2. Les capitaux circulent librement, pourquoi pas les hommes ? « Que les êtres humains puissent franchir les frontières aussi librement que les capitaux ne signifie pas que tout le monde s’y présenterait dès le premier jour. Nous n’ouvrirons les frontières que prudemment et progressivement
Certains désespérés essaieront de toute façon de traverser la rivière à la nage. Mais l’envie de se jeter à l’eau (ou de prendre ce risque) sera moins forte dès lors qu’on aura une vraie chance de passer
Si tous les pays acceptent d’ouvrir, ou seulement d’entrouvrir, leurs frontières, il y aura pour chaque émigrant un grand nombre d’options. La pression sur chaque pays pris individuellement ne sera pas énorme. »
3. Le prix Nobel de la paix. « Son attribution à la Grameen Bank a eu pour conséquence d’attirer l’attention sur le lien qui existe entre la pauvreté et la paix.
C’est tout le sens du Nobel décerné à une institution qui travaille pour les pauvres. Cette relation n’avait jamais été clairement comprise et affirmée.
Le Nobel l’a confirmé aux yeux du monde : la pauvreté est une menace pour la paix. »

Mais Muhammad Yunus n’est, fort heureusement, pas seul à mener le bon combat. De cette Asie qui donne trop souvent l’impression de ne jurer que par le « business » parce que les ex-communistes y ont subitement découvert l’attrait de l’argent, une autre voix s’élève pour un rappel à l’ordre du meilleur aloi.
Sonia Gandhi, présidente du Parti du Congrès (et de la coalition qui gouverne l’Union indienne), a éprouvé le besoin de délivrer le message suivant à son gouvernement, pour lui demander publiquement de corriger le tir :
« Cessons d’être obsédés par le désir d’acquérir, pour l’Inde, le statut de grande puissance. La complaisance envers nous-mêmes et l’autocongratulation sont dangereuses, et même néfastes : rejetons ces poisons et délices du pouvoir. []
Le statut de l’Inde dans le monde sera déterminé par notre capacité à redistribuer équitablement les fruits de la croissance économique à notre peuple.
Celui de grande puissance mène, lui, au désir d’hégémonie, à la course aux armements et, finalement, aux conflits armés et à l’agression.
L’Inde n’a pas recherché cela dans le passé et, selon moi, ce n’est pas ce qu’il faut lui souhaiter dans l’avenir. »

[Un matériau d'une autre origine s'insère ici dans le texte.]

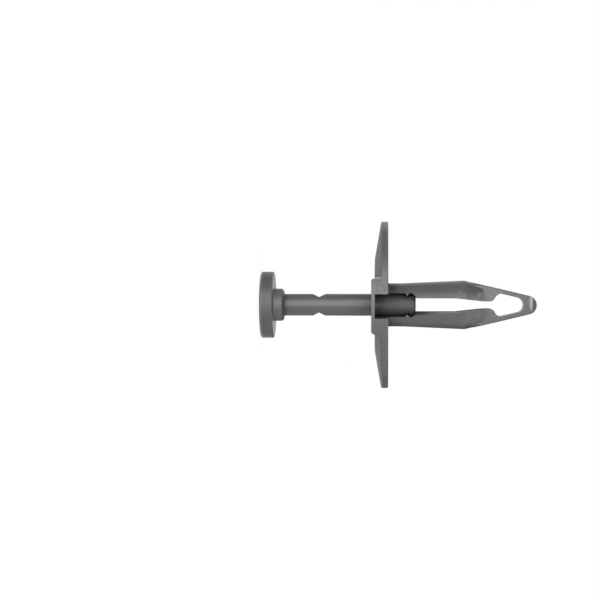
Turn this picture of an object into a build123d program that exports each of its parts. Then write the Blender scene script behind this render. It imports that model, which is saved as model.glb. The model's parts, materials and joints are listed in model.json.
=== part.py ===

Si notre pauvre monde avait, parmi ses dirigeants, plus de Muhammad Yunus, de Sonia Gandhi (et de Nelson Mandela), si leurs voix étaient mieux entendues, il ne donnerait pas de lui les images que vous et moi voyons chaque soir sur nos écrans de télévision. n

*Quatre-vingt-dix pour cent de la banque sont aujourd’hui propriété de ses clients, les 10 % restants sont entre les mains du gouvernement.